Rule 19 of this court provides, “In all such cases the whole of the evidence shall be embodied in the transcript unless the parties shall agree upon an abbreviated statement thereof.”

This court said in the case of Senter v. Greer, 100 Ark. 589, quoting the syllabus: “Where the record in an equity case shows that it does not contain all the evidence, it will be presumed on appeal that there was evidence to sustain the chancellor’s finding and decree.” Many Arkansas authorities were cited by the court upholding the rule announced in the syllabus.

In a later case, St. Louis, I. M. & S. Ry. Co. v. Bright, 109 Ark. 4, this court said: “Since some of the testimony that was before the chancellor has not been brought into this record, we must assume that every question of fact essential under the pleadings to sustain the decree was established by the absent evidence.”

Appellee pleaded in the instant case:

First. That Weaver-Dowdy Company had full knowledge of the lien held by appellee before it contracted any indebtedness with M. C. Weaver.

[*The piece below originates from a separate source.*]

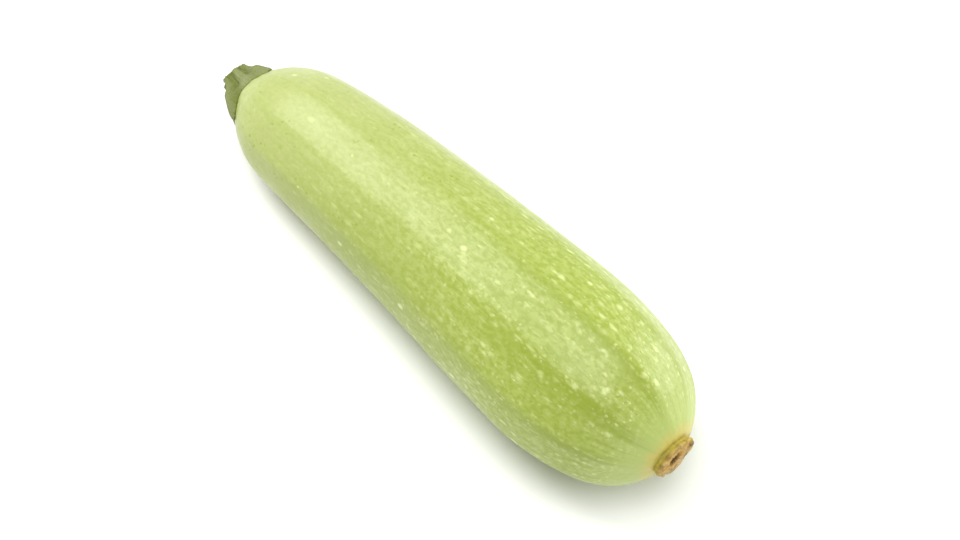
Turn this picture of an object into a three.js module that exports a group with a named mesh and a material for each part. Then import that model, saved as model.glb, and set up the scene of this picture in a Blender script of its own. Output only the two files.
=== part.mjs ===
// A pale green courgette of the short, plump kind, lying on its side.
//
// Millimetres. +X runs along the fruit from the stem to the blossom scar, +Z is up, and
// the origin is under the middle of the whole, in the plane that the fruit rests on.
//
// The fruit is a profile turned about its own length, ridged, bowed a little, and
// flattened underneath where it rests. The stem and the blossom scar sit on its two
// small flat end faces, and the stem's foot reaches over the shoulder beside its own.

import * as THREE from 'three';
import { mergeVertices } from 'three/addons/utils/BufferGeometryUtils.js';

// ---- Driving dimensions ----

const BODY_LENGTH = 220;         // between the fruit's two end faces
const BELLY_RADIUS = 35;         // the fattest place, three quarters of the way along
const NECK_RADIUS = 26.3;        // behind the shoulder that carries the stem
const STEM_SEAT_RADIUS = 11;     // the end face under the stem
const SCAR_SEAT_RADIUS = 9.3;    // the end face under the blossom scar

const REST_SINK = 1.2;           // how far the round underside is pressed flat
const NECK_AXIS_HEIGHT = 25.2;   // the core line's height at the neck
const STEM_AXIS_HEIGHT = 23;     // and at the stem's seat

const BOW = 1.7;                 // sideways bend of the core line, towards +Y
const SWAY = -3.4;               // its lean towards the stem half

const RIDGE_COUNT = 10;          // five main ridges and five between them
const FACET_DEPTH = 0.55;        // how far the skin between two ridges lies below them
const RIDGE_FADE_AT_STEM = 0.1;  // the share of the length over which ridges fade in
const RIDGE_FADE_AT_SCAR = 0.06; // and out again
const FIRST_RIDGE_ANGLE = 9.5;   // degrees about +X, from +Y towards +Z

const STEM_LENGTH = 12;
const STEM_CUT_RADIUS = 6.8;     // over the ridges at the cut end
const STEM_CUT_SLANT = 0.1;      // how much shorter the low side of the cut is, as a share
const STEM_LOW_SIDE = 20;        // the degrees at which that low side lies
const STEM_EDGE = 0.5;           // the bevel round the cut end
const STEM_FOOT_RADIUS = 17.2;   // over the longest lobe of the foot
const STEM_FOOT_THICKNESS = 1.7; // of the lobes' edges
const STEM_HOLLOW = 0.33;        // depth between the ridges, as a share of the radius
const STEM_THINNING = 0.5;       // how much thinner the foot is between its lobes
const STEM_RIDGE_WIDTH = 20;     // degrees from a ridge's crest to about halfway down
const STEM_FOOT_SHARE = 0.25;    // of its length, up to which it has the foot's shape
const STEM_NECK_SHARE = 0.75;    // and from which it has the cut end's

const SCAR_RADIUS = 9.2;         // over its rim
const SCAR_BASE_RADIUS = 8.3;    // where it leaves the fruit
const SCAR_HEIGHT = 2.6;
const SCAR_ROUNDING = 0.6;       // of the rim
const SCAR_DISH = 0.7;           // how far its face lies below the rim near the middle
const SCAR_PIT_RADIUS = 1.8;
const SCAR_PIT_DEPTH = 0.8;

const SEAM_GAP = 0.3;            // clearance between touching pieces
const STEM_SEAT_EDGE = STEM_SEAT_RADIUS + SEAM_GAP / 2; // where the foot turns over the shoulder

// ---- How finely the round surfaces are cut into facets ----

const FRUIT_FACETS_AROUND = 50;  // five to a ridge
const FRUIT_STEPS_A_SPAN = 3;    // between two stations of the profile
const STEM_FACETS_AROUND = 72;
const STEM_STEPS_ALONG = 9;
const STEM_STEPS_UNDER_FOOT = 4;
const SCAR_FACETS_AROUND = 36;
const SCAR_STEPS_AT_EDGE = 3;

// ---- The fruit ----

// The fruit's profile: how far along, as a share of the body length, and the radius there.
const FRUIT_STATIONS = [
  [0.000, STEM_SEAT_RADIUS],
  [0.018, 14.6],
  [0.044, 19.0],
  [0.091, 23.8],
  [0.168, NECK_RADIUS],
  [0.282, 28.4],
  [0.416, 30.5],
  [0.552, 32.5],
  [0.664, 34.2],
  [0.755, BELLY_RADIUS],
  [0.830, 33.9],
  [0.898, 30.5],
  [0.947, 25.0],
  [0.983, 16.1],
  [1.000, SCAR_SEAT_RADIUS],
];

// The core line's height above the rest plane at a few places along the body.
const HEIGHT_STATIONS = [
  [0.000, STEM_AXIS_HEIGHT],
  [0.168, NECK_AXIS_HEIGHT],
  [0.416, 29.4],
  [0.755, BELLY_RADIUS - REST_SINK],
  [1.000, BELLY_RADIUS - REST_SINK],
];

function curveThrough(stations) {
  const points = stations.map(([share, value]) => new THREE.Vector3(share * BODY_LENGTH, value, 0));
  return new THREE.CatmullRomCurve3(points, false, 'centripetal');
}

// Where on a curve something that rises along it reaches a target, found by halving.
function parameterWhere(curve, rising, target, last = 1) {
  let low = 0;
  let high = last;
  for (let step = 0; step < 24; step += 1) {
    const middle = (low + high) / 2;
    if (rising(curve.getPoint(middle)) < target) {
      low = middle;
    } else {
      high = middle;
    }
  }
  return (low + high) / 2;
}

// The value of a station curve at a place along it.
function valueAt(curve, along) {
  return curve.getPoint(parameterWhere(curve, (point) => point.x, along)).y;
}

const profileCurve = curveThrough(FRUIT_STATIONS);
const heightCurve = curveThrough(HEIGHT_STATIONS);
const SHOULDER_SHARE = 0.5;      // of the profile's stations, within which it only widens

// Where the core line runs: sideways it is a shallow bow, straight at both ends.
function coreLineAt(along) {
  const place = (2 * along) / BODY_LENGTH - 1;
  const side = (1 - place * place) * (BOW + SWAY * place);
  return new THREE.Vector3(along, side, valueAt(heightCurve, along));
}

// How far the skin lies below the profile: not at all on a ridge, most between two
// ridges, and not at all where the ridges fade out at the two end faces.
function facetDepthAt(along, angle) {
  const share = along / BODY_LENGTH;
  const fadeIn = THREE.MathUtils.smoothstep(share, 0, RIDGE_FADE_AT_STEM);
  const fadeOut = THREE.MathUtils.smoothstep(1 - share, 0, RIDGE_FADE_AT_SCAR);
  const fromRidge = angle - THREE.MathUtils.degToRad(FIRST_RIDGE_ANGLE);
  return FACET_DEPTH * fadeIn * fadeOut * (0.5 - 0.5 * Math.cos(RIDGE_COUNT * fromRidge));
}

// Turns a profile of (radius, along) points into a closed solid, then puts each of its
// points where `place` says, given how far along it is, its angle and its radius.
function turnedPiece(profile, facetsAround, place) {
  const turned = new THREE.LatheGeometry(profile, facetsAround);
  turned.deleteAttribute('normal');
  turned.deleteAttribute('uv');
  const geometry = mergeVertices(turned, 1e-4);
  const position = geometry.getAttribute('position');
  for (let i = 0; i < position.count; i += 1) {
    const radius = Math.hypot(position.getX(i), position.getZ(i));
    const angle = Math.atan2(position.getX(i), position.getZ(i));
    const point = place(position.getY(i), angle, radius);
    position.setXYZ(i, point.x, point.y, point.z);
  }
  return geometry;
}

function buildFruit() {
  const spans = FRUIT_STATIONS.length - 1;
  const skin = profileCurve.getPoints(spans * FRUIT_STEPS_A_SPAN);
  const profile = [
    new THREE.Vector2(0, 0),
    ...skin.map((point) => new THREE.Vector2(point.y, point.x)),
    new THREE.Vector2(0, BODY_LENGTH),
  ];
  return turnedPiece(profile, FRUIT_FACETS_AROUND, (along, angle, radius) => {
    const ridged = Math.max(radius - facetDepthAt(along, angle), 0);
    const core = coreLineAt(along);
    const height = core.z + ridged * Math.sin(angle);
    return new THREE.Vector3(core.x, core.y + ridged * Math.cos(angle), Math.max(height, 0));
  });
}

// ---- The stem: a short ridged stub whose foot spreads over the shoulder in lobes ----

// Its ridges: degrees at the cut end and at the foot, from +Y towards +Z, then the height
// at the cut end and the reach of the lobe at the foot, as shares of the greatest. Five
// of them carry on the fruit's main ridges and the second is a weak one between.
const STEM_RIDGES = [
  [48, 72, 0.92, 0.50],
  [92, 106, 0.50, 0.08],
  [149, 162, 1.00, 0.93],
  [208, 222, 0.90, 0.80],
  [268, 286, 0.95, 0.90],
  [328, 345, 0.90, 0.80],
];

// 0 at the foot, 1 near the cut end, and a smooth rise between them.
function neckShareAt(share) {
  return THREE.MathUtils.smoothstep(share, STEM_FOOT_SHARE, STEM_NECK_SHARE);
}

// 1 on the crest of the highest ridge, and close to 0 in the hollow between two.
function stemRidgeAt(angle, share) {
  let ridge = 0;
  for (const [atCut, atFoot, height, reach] of STEM_RIDGES) {
    const crest = THREE.MathUtils.lerp(atFoot, atCut, share);
    const fromCrest = THREE.MathUtils.radToDeg(angle) - crest;
    const nearest = fromCrest - 360 * Math.round(fromCrest / 360);
    const tall = THREE.MathUtils.lerp(reach, height, neckShareAt(share));
    ridge = Math.max(ridge, tall * Math.exp(-((nearest / STEM_RIDGE_WIDTH) ** 2)));
  }
  return ridge;
}

// How far along the fruit its shoulder has a given radius, and the step back from there
// that leaves the seam's gap between the shoulder and what lies on it.
function shoulderAt(radius) {
  if (radius <= STEM_SEAT_EDGE) {
    return { along: 0, stepBack: SEAM_GAP };
  }
  const parameter = parameterWhere(profileCurve, (point) => point.y, radius, SHOULDER_SHARE);
  const along = profileCurve.getPoint(parameter).x;
  return { along, stepBack: SEAM_GAP / profileCurve.getTangent(parameter).y };
}

function buildStem() {
  const foot = new THREE.Vector2(STEM_FOOT_RADIUS, STEM_FOOT_THICKNESS);
  const lobe = new THREE.Vector2(STEM_FOOT_RADIUS, STEM_LENGTH / 3);
  const waist = new THREE.Vector2(STEM_CUT_RADIUS, STEM_LENGTH / 2);
  const cut = new THREE.Vector2(STEM_CUT_RADIUS, STEM_LENGTH - STEM_EDGE);
  const flare = new THREE.CubicBezierCurve(foot, lobe, waist, cut);
  const seatEdge = new THREE.Vector2(STEM_SEAT_EDGE, 0);
  const underside = new THREE.LineCurve(seatEdge, new THREE.Vector2(STEM_FOOT_RADIUS, 0));
  const profile = [
    new THREE.Vector2(0, 0),
    ...underside.getPoints(STEM_STEPS_UNDER_FOOT),
    ...flare.getPoints(STEM_STEPS_ALONG),
    new THREE.Vector2(STEM_CUT_RADIUS - STEM_EDGE, STEM_LENGTH),
    new THREE.Vector2(0, STEM_LENGTH),
  ];
  const lowSide = THREE.MathUtils.degToRad(STEM_LOW_SIDE);
  return turnedPiece(profile, STEM_FACETS_AROUND, (out, turnedAngle, radius) => {
    // It runs towards -X, so the profile's own angles are counted the other way round.
    const angle = Math.PI - turnedAngle;
    const share = out / STEM_LENGTH;
    const offRidge = 1 - stemRidgeAt(angle, share);
    const beyondSeat = Math.max(radius - STEM_SEAT_EDGE, 0) / (STEM_FOOT_RADIUS - STEM_SEAT_EDGE);
    const hollowed = out === 0 ? STEM_FOOT_RADIUS * beyondSeat : radius;
    const ridged = radius - hollowed * STEM_HOLLOW * offRidge;

    const thinned = out * (1 - STEM_THINNING * offRidge * (1 - neckShareAt(share)));
    const towardsLowSide = (1 + (ridged * Math.cos(angle - lowSide)) / STEM_CUT_RADIUS) / 2;
    const slant = STEM_CUT_SLANT * towardsLowSide * neckShareAt(share);
    const { along, stepBack } = shoulderAt(ridged);
    const core = coreLineAt(along);
    const x = along - Math.max(stepBack, thinned * (1 - slant));
    return new THREE.Vector3(x, core.y + ridged * Math.cos(angle), core.z + ridged * Math.sin(angle));
  });
}

// ---- The blossom scar: the low corky stub where the flower dropped off ----

function buildBlossomScar() {
  const wall = new THREE.Vector2(SCAR_RADIUS, SCAR_HEIGHT - SCAR_ROUNDING);
  const corner = new THREE.Vector2(SCAR_RADIUS, SCAR_HEIGHT);
  const rim = new THREE.Vector2(SCAR_RADIUS - SCAR_ROUNDING, SCAR_HEIGHT);
  const edge = new THREE.QuadraticBezierCurve(wall, corner, rim);
  const profile = [
    new THREE.Vector2(0, SEAM_GAP),
    new THREE.Vector2(SCAR_BASE_RADIUS, SEAM_GAP),
    ...edge.getPoints(SCAR_STEPS_AT_EDGE),
    new THREE.Vector2(SCAR_PIT_RADIUS, SCAR_HEIGHT - SCAR_DISH),
    new THREE.Vector2(0, SCAR_HEIGHT - SCAR_DISH - SCAR_PIT_DEPTH),
  ];
  const seat = coreLineAt(BODY_LENGTH);
  return turnedPiece(profile, SCAR_FACETS_AROUND, (along, angle, radius) => new THREE.Vector3(
    BODY_LENGTH + along,
    seat.y + radius * Math.cos(angle),
    seat.z + radius * Math.sin(angle),
  ));
}

// ---- The whole ----

function namedPiece(name, geometry, colour, roughness) {
  geometry.computeVertexNormals();
  const material = new THREE.MeshStandardMaterial({ color: colour, roughness, metalness: 0 });
  const piece = new THREE.Mesh(geometry, material);
  piece.name = name;
  return piece;
}

const courgette = new THREE.Group();
courgette.add(
  namedPiece('fruit', buildFruit(), 0xb9cd69, 0.3),
  namedPiece('stem', buildStem(), 0x828c50, 0.75),
  namedPiece('blossom_scar', buildBlossomScar(), 0xc79a50, 0.8),
);

// The origin goes under the middle of the whole.
const middle = new THREE.Box3().setFromObject(courgette).getCenter(new THREE.Vector3());
courgette.position.set(-middle.x, -middle.y, 0);
courgette.updateMatrixWorld(true);

export default courgette;
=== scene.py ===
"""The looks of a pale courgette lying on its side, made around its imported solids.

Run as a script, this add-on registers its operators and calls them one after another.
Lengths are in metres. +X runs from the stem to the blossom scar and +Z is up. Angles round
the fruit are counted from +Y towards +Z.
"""

import math
from contextlib import contextmanager

import bpy
import numpy as np
from mathutils import Matrix, Vector, noise


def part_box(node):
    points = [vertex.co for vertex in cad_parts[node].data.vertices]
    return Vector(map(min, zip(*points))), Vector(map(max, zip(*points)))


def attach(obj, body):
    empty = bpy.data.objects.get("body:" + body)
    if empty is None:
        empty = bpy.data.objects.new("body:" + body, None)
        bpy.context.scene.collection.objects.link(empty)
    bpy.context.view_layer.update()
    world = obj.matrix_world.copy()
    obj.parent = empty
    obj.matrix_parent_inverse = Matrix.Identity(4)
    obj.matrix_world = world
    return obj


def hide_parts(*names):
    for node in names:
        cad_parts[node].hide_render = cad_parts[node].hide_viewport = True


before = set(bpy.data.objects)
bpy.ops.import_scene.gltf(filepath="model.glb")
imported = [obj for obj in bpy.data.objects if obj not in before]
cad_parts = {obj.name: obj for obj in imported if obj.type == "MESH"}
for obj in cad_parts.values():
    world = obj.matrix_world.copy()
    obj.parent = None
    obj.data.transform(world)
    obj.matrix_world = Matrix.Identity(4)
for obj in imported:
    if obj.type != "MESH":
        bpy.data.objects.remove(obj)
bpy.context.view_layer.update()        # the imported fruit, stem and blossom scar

bl_info = {
    "name": "Courgette",
    "version": (1, 0, 0),
    "blender": (4, 5, 0),
    "location": "3D View > Sidebar > Courgette",
    "description": "Models the skin, stem and blossom scar of a pale courgette",
    "category": "Object",
}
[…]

Second. That his debt against M. C. Weaver was for the purchase money of the stock pledged to him as collateral to secure the note.

Third. That M. C. Weaver was not indebted to Weaver-Dowdy Company in any sum.

Appellant contends that there was no evidence before the chancellor responsive to the issues between appellant and appellee except the oral evidence of M. C. Weaver, which is set out in full in the transcript. Appellee contends that there was other evidence before the chancellor responsive to the issues between said parties not set out in the transcript.

The decree of the chancellor is to the effect that he heard evidence which is not incorporated in the transcript. The decree must control. We must presume that there was ample evidence to support the finding and decree of the chancellor. State, Use Bay Village School Dist. et al. v. Leatherwood et al., 127 Ark. 274, 192 S. W. 218.

No error appearing on the face of the record, the decree is affirmed.